Among those 24, three have this feature that WavPack beats FLAC by say forty percent. A few more are in the -10 percent league, I guess things like that just happens when using x4 - especially when one of them is 20 percent smaller than the -hx encode.
* And a handful I also have on early 2000s CD promo compilations, they are all bit-different here although also in 44.1/16.

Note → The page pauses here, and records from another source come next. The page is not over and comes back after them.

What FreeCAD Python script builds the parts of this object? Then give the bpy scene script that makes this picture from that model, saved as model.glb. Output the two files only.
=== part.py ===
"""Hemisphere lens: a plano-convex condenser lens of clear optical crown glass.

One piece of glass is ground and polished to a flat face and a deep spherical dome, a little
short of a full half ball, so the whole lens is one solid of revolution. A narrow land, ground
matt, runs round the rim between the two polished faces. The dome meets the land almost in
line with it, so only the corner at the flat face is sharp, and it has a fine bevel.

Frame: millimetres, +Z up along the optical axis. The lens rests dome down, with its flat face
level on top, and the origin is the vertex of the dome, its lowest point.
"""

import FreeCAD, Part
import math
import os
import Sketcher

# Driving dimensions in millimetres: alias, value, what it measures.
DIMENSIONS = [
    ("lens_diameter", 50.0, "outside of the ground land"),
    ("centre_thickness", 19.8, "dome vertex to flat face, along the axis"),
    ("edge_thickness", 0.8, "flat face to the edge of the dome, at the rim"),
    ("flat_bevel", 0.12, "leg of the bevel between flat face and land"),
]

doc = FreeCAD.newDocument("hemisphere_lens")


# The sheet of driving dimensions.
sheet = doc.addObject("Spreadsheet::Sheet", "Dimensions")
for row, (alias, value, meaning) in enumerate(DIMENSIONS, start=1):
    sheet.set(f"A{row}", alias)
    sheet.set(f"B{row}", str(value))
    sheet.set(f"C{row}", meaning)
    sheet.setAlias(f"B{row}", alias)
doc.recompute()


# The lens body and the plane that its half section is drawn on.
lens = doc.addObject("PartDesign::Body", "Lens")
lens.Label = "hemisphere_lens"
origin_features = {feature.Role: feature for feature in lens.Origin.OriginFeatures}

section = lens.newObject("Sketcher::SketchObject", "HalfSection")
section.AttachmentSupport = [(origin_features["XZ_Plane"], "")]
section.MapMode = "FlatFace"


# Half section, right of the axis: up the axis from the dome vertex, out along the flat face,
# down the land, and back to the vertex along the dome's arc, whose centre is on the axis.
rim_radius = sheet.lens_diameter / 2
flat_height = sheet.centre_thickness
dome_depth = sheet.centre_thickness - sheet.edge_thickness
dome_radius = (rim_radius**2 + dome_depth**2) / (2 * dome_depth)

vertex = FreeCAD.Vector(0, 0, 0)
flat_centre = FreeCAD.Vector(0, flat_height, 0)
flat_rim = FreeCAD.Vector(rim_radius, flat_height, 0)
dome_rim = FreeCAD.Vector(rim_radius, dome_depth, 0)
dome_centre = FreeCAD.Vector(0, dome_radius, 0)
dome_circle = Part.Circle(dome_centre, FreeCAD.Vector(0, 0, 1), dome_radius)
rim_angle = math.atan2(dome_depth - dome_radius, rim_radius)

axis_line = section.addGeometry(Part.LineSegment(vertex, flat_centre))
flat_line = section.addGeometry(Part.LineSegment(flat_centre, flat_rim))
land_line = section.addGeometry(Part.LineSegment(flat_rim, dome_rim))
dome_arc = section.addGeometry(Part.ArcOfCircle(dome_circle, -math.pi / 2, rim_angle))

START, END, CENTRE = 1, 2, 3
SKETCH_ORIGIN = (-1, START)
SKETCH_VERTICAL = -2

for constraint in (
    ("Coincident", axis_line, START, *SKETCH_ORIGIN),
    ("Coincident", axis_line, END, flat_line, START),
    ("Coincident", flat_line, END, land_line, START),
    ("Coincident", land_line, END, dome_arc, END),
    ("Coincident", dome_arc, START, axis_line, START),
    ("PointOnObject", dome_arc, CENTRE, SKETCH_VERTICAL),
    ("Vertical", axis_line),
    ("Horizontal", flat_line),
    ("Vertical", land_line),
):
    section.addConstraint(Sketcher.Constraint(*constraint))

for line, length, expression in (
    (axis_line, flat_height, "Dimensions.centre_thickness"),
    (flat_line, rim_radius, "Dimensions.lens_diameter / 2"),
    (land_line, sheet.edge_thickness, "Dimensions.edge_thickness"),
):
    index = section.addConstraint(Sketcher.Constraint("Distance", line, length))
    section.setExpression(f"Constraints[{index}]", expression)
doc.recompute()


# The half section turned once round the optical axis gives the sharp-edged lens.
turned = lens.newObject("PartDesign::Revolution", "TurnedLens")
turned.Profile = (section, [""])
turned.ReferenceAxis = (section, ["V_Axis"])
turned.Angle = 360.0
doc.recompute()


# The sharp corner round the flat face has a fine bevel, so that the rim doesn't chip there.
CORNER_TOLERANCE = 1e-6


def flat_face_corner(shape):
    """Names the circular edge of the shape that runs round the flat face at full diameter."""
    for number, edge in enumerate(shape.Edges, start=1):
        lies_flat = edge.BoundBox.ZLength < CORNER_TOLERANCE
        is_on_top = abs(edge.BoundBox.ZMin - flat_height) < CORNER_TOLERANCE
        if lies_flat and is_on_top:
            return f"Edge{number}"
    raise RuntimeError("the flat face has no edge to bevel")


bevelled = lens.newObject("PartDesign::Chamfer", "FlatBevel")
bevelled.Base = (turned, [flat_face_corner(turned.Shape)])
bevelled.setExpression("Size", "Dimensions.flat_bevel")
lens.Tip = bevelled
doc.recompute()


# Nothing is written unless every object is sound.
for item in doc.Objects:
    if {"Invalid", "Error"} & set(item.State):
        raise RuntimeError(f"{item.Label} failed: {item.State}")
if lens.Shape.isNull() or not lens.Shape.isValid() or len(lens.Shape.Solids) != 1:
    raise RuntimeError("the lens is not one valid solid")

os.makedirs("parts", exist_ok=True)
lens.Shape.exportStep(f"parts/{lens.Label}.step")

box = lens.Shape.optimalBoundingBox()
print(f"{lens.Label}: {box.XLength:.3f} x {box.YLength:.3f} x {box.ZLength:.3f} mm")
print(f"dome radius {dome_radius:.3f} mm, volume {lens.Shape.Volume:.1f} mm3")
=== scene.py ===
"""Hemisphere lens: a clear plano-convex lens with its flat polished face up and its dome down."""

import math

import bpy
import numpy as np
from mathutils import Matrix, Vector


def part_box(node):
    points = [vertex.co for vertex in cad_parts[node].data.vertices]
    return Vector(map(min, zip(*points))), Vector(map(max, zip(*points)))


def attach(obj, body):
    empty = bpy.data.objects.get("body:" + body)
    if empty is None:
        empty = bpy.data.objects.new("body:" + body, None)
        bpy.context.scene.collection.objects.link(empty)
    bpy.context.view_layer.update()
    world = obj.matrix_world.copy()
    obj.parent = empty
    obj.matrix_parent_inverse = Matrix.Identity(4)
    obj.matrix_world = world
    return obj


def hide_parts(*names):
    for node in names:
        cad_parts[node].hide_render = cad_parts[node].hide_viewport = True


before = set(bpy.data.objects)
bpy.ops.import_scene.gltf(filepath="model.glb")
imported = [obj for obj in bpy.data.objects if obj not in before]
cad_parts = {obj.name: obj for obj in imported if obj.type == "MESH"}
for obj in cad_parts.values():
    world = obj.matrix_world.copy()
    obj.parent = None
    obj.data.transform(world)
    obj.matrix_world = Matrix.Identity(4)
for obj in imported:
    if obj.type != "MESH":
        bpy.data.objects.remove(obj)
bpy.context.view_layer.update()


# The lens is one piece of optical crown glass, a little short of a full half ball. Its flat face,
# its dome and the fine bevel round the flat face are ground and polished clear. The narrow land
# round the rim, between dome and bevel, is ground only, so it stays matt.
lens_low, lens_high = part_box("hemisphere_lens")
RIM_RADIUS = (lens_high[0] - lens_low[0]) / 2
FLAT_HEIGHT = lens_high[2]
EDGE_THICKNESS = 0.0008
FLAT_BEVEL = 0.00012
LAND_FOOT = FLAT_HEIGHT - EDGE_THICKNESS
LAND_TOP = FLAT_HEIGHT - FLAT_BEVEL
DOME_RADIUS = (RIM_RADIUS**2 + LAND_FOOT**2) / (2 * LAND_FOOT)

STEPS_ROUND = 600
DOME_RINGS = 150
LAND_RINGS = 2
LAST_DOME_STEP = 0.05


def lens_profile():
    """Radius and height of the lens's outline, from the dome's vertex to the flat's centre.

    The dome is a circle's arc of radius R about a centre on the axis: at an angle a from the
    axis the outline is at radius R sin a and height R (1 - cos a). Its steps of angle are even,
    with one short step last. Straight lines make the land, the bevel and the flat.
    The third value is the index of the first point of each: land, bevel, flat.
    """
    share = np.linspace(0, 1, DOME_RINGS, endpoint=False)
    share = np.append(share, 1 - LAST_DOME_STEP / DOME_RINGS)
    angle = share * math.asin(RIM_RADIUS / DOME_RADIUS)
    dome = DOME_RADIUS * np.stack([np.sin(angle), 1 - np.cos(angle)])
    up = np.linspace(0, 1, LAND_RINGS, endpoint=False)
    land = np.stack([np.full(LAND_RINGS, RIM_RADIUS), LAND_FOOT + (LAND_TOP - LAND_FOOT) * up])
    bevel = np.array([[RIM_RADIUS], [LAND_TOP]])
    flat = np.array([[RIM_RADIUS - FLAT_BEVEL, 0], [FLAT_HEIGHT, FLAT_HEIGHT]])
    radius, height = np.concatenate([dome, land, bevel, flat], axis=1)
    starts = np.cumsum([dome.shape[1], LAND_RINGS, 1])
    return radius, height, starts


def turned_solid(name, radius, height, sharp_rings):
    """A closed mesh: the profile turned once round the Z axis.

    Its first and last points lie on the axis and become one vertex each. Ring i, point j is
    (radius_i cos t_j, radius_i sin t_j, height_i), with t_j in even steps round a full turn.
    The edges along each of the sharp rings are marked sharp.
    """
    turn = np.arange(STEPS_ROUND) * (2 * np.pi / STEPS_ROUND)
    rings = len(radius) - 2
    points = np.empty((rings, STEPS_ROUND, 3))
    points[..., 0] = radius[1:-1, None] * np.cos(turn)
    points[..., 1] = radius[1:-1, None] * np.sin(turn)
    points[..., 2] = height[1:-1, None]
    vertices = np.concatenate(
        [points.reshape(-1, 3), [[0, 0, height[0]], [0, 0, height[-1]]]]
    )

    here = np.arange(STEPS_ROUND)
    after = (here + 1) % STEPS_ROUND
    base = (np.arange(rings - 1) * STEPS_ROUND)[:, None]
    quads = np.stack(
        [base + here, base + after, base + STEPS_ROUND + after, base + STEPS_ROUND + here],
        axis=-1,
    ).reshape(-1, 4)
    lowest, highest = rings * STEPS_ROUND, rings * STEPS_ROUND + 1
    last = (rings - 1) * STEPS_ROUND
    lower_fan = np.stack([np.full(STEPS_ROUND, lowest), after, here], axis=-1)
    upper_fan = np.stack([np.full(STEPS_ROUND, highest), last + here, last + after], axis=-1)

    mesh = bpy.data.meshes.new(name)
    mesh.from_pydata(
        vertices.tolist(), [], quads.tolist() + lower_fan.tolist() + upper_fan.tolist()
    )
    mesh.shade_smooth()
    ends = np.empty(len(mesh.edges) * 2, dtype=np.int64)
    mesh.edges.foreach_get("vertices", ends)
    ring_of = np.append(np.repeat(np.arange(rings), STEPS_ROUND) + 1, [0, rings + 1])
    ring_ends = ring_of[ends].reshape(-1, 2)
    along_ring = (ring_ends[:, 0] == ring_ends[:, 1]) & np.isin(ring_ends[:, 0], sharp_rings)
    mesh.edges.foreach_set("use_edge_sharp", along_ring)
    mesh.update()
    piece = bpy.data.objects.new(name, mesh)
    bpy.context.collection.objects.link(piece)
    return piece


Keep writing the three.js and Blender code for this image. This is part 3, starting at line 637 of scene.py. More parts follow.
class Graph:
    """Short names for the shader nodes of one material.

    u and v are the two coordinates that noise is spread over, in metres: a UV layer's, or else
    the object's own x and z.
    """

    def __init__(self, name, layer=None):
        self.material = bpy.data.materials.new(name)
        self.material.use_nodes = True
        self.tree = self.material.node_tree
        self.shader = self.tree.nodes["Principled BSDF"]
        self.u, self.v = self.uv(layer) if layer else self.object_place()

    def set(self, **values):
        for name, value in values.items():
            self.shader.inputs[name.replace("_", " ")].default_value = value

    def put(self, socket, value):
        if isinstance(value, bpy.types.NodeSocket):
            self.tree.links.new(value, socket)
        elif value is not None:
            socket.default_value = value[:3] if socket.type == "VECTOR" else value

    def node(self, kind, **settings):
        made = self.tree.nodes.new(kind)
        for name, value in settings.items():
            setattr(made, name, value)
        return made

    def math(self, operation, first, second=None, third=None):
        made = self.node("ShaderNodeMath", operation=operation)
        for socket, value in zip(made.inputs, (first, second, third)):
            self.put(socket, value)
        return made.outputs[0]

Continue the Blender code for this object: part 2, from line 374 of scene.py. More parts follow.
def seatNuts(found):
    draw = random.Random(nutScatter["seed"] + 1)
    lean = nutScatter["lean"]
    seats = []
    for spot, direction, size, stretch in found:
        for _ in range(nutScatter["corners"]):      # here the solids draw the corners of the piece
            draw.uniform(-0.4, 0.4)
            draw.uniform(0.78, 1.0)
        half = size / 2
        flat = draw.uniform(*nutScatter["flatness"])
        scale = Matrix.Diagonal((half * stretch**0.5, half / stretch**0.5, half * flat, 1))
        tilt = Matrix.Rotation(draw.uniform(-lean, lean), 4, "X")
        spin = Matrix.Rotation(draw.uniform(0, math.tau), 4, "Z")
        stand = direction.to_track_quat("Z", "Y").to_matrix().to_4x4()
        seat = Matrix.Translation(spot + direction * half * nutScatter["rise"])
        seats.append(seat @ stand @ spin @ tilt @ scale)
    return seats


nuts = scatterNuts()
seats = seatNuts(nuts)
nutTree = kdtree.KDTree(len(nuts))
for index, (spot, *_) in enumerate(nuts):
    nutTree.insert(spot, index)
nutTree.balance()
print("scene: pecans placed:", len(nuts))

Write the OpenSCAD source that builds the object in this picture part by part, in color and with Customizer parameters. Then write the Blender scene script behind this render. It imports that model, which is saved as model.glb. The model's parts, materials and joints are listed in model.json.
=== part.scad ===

Anyway, nearly all the tracks can be listened to in a slightly different Spotify playlist (https://open.spotify.com/album/2lW6wArcGFBPo5IGo1NNWC).
Title: Re: "Tested": codecs for the effect of stereo decorrelation (mid/side)
Post by: bryant on 2023-04-06 23:14:30
Thanks for the files!

So, for the ones that WavPack slays everything without even trying, those indeed have the redundant LSBs. I checked only one in detail, but it was converted from 16-bit with the new byte either all ones or all zeros (0xff) in bursts (not randomly sample-to-sample). So even checking for all ones in the LSB wouldn't catch this, but my code checks for some number of LSBs being identical, and in this file it's the lower 7 bits (0-6) always match the next bit (7), so my code essentially truncates 7 bits. Have no idea how that could happen except intentionally, but for what intention?

The others where the WavPack extra modes improve compression by 10% or so, those are upsampled from 44.1 with varying filters. In one it was a slow rolloff starting at 17 kHz, while in another it was a steep rolloff at 20 kHz. Funny that the upsampled ones might even have less HF content than the 16/44!